El testimonio más cercano, del año cincuenta, procede de entornos cristianos, en concreto de las cartas de Pablo. No está exento de problemas, ya que este apóstol mostraba un desinterés desconcertante sobre su propio fundador. Aparte de su resurrección y de algún punto doctrinal, Pablo no cita ninguna de las anécdotas y parábolas de los evangelios, lo que ha sido utilizado por los miticicistas para insinuar que él fue el primer y auténtico creador del mito. Es cierto que la posición de Pablo dentro del primer cristianismo es un tanto anómala, ya que no perteneció al grupo de los discípulos y se unió a ellos tras haber sido su perseguidor. Luego se esforzó por propagar su propia versión de las creencias cristianas  mientras trataba, por todos los medios, de evitar intromisiones externas en las comunidades que había fundado entre los gentiles. Esa ausencia de datos sobre Jesús en el testimonio Pablo apuntaría a su inexistencia, como pretenden los miticicistas, sino fuera porque, aquí y allá, se cuelan referencias reveladoras. En especial la de su viaje a Jerusalem para entrevistarse con los apóstoles. No todos, sólo con Pedro y Santiago, el hermano del señor. Si, ese Santiago del que hablaba Josefo.

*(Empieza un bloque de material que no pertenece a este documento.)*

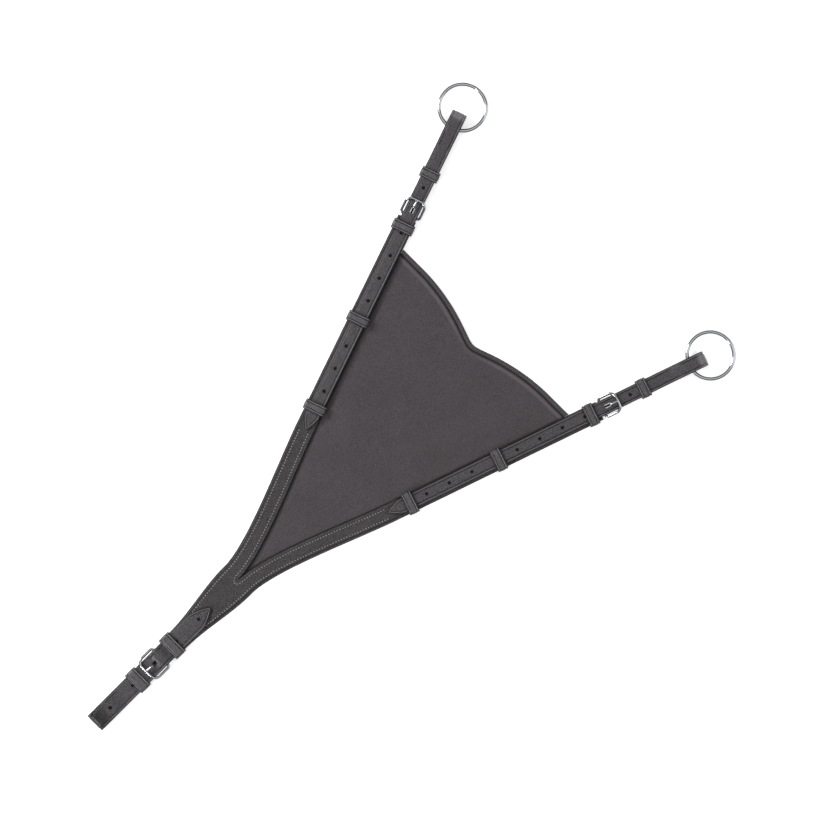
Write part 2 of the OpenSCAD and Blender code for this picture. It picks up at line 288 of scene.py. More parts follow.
@dataclass(frozen=True)
class Band:
    """The cross-section of a leather strap: rounded edges, a crease beside each, and a low crown.

    Attributes:
        crease_in: distance of the crease from the edge.
        crown: how much the face rises in the middle.
        near: distances from the edge at which a face is sampled.
        middle_step: distance between samples farther in.
        narrow: half-width under which the distances from the edge shrink.
        burnish: where the dark of the cut edge starts to fade, and over how much.
        back_dye: darkness of the back.
        crease_shade: darkness of the shade painted in the crease, and its width.
        ridge: distance of the ridge outside of the crease, the paleness of the highlight painted on it, and
            its width.
    """

    thick: float
    round_r: float = 0.8
    crease_in: float = 2.4
    crease_deep: float = 0.34
    crown: float = 0.16
    near: ClassVar[Array] = np.array(
        [0, 0.04, 0.12, 0.25, 0.42, 0.62, 0.85, 1.1, 1.35, 1.6, 1.85, 2.1, 2.35, 2.6, 3.0])
    middle_step: ClassVar[float] = 2.2
    narrow: ClassVar[float] = 3.6
    crease_w: ClassVar[float] = 0.36
    burnish: ClassVar[tuple[float, float]] = (0.7, 0.4)
    back_dye: ClassVar[float] = 0.85
    crease_shade: ClassVar[tuple[float, float]] = (0.9, 0.5)
    ridge: ClassVar[tuple[float, float, float]] = (1.0, 0.65, 0.34)

    def section(self, half_w: Array, front: bool) -> tuple[Array, Array, Array]:
        """Across position, height over the middle plane and tone of one face: dark cut edges, painted shade
        in the crease and a painted highlight on the ridge beside it.

        Height is t/2 - r + sqrt(r^2 - (r - d)^2) within r of the edge, less a Gaussian crease, plus a
        parabolic crown, where d is the distance from the edge.

        Args:
            half_w: half of the width at each point of the path.
            front: whether this is the creased face.

        Returns:
            Three arrays of one row per path point, from one edge to the other.
        """
        middle = np.linspace(1, 0, max(3, int(2 * float(half_w.max()) / self.middle_step)))[1:]
        half = half_w[:, None]
        squeeze = np.minimum(1, half / self.narrow)
        across = np.concatenate([half - self.near * squeeze, (half - self.near[-1] * squeeze) * middle],
                                axis=1)
        dist = half - across
        r = min(self.round_r, self.thick / 2)
        height = self.thick / 2 - r + np.sqrt(np.maximum(0, r * r - (r - np.clip(dist, 0, r)) ** 2))
        if front:
            height = height - self.crease_deep * squeeze * gauss(dist - self.crease_in, self.crease_w)
            height = height + self.crown * (1 - (across / np.maximum(half, 0.1)) ** 2)
        edge = fade(dist, *self.burnish)
        if not front:
            edge = np.maximum(edge, self.back_dye)
        elif self.crease_deep:
            # Painted shade in the crease, and a painted highlight on the ridge outside it.
            out, ridge_highlight, highlight_w = self.ridge
            edge = (edge + self.crease_shade[0] * gauss(dist - self.crease_in, self.crease_shade[1])
                    - ridge_highlight * gauss(dist - self.crease_in + out, highlight_w))
        mirror = slice(-2, None, -1)
        return (np.concatenate([across, -across[:, mirror]], axis=1),
                np.concatenate([height, height[:, mirror]], axis=1),
                np.concatenate([edge, edge[:, mirror]], axis=1))


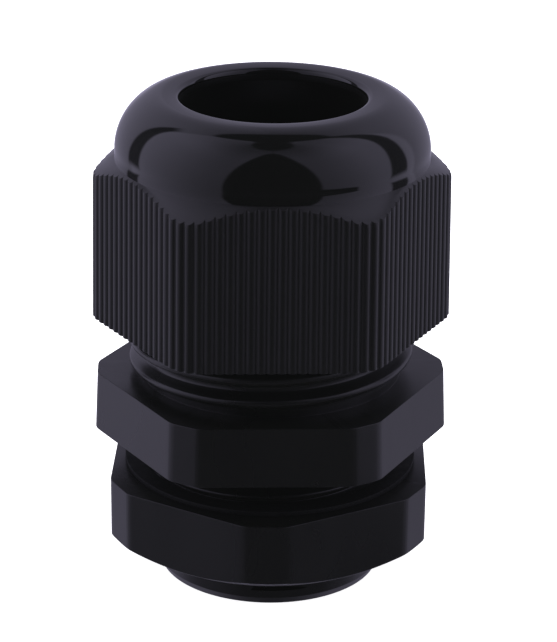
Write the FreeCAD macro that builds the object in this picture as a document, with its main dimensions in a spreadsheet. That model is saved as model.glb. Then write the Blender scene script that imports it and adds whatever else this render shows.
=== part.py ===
"""Nylon cable gland with a 3/4 inch pipe thread, in millimetres.

The origin lies on the gland's axis in the plane of the flange's underside, where the gland seats on a panel.
Z runs along the axis towards the cable entry, and the flange has a flat side facing -Y.

The gland is a stack of moulded pieces: the threaded body, a claw of fingers that stands in its collar, a rubber
seal inside the claw, a ribbed dome nut that presses the fingers in, and a gasket and a locknut on the panel thread.
"""

import FreeCAD, Part
import math
import os

import Sketcher
from FreeCAD import Placement, Rotation, Vector

FINGER_COUNT = 14
HEX_SIDES = 6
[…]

Reparen de nuevo en que Pablo cita un detalle que a los cristianos posteriores les enfurecería. Tanto, que han propuesto lecturas distintas, por las cuales ese calificativo de hermano se disocie del nombre de Santiago. Argumentos que, de manera paradójica, han sido recogidos por los miticicistas, para los que ese hermano sería un calificativo extensible a Pedro y, por extensión, a toda la comunidad de creyentes.  No obstante, en mi opinión, con este texto - y algún otro más-, Pablo demuestra saber más sobre Cristo de lo que nos cuenta, sólo que no le interesa compartirlo. Su objetivo era propagar su versión propia del cristianismo, en lo que tuvo éxito completo. Tanto, que el cristianismo actual es de raigambre paulina, no petrina o jacobina.

Además, los datos de Pablo, de ser ciertos, son los únicos de primera mano. Quienes se los suministraron no pudieron ser otros que Pedro y Santiago, quienes sí fueron testigos de la vida y obra de Jesús. Lástima que Pablo no quisiese contarnos más.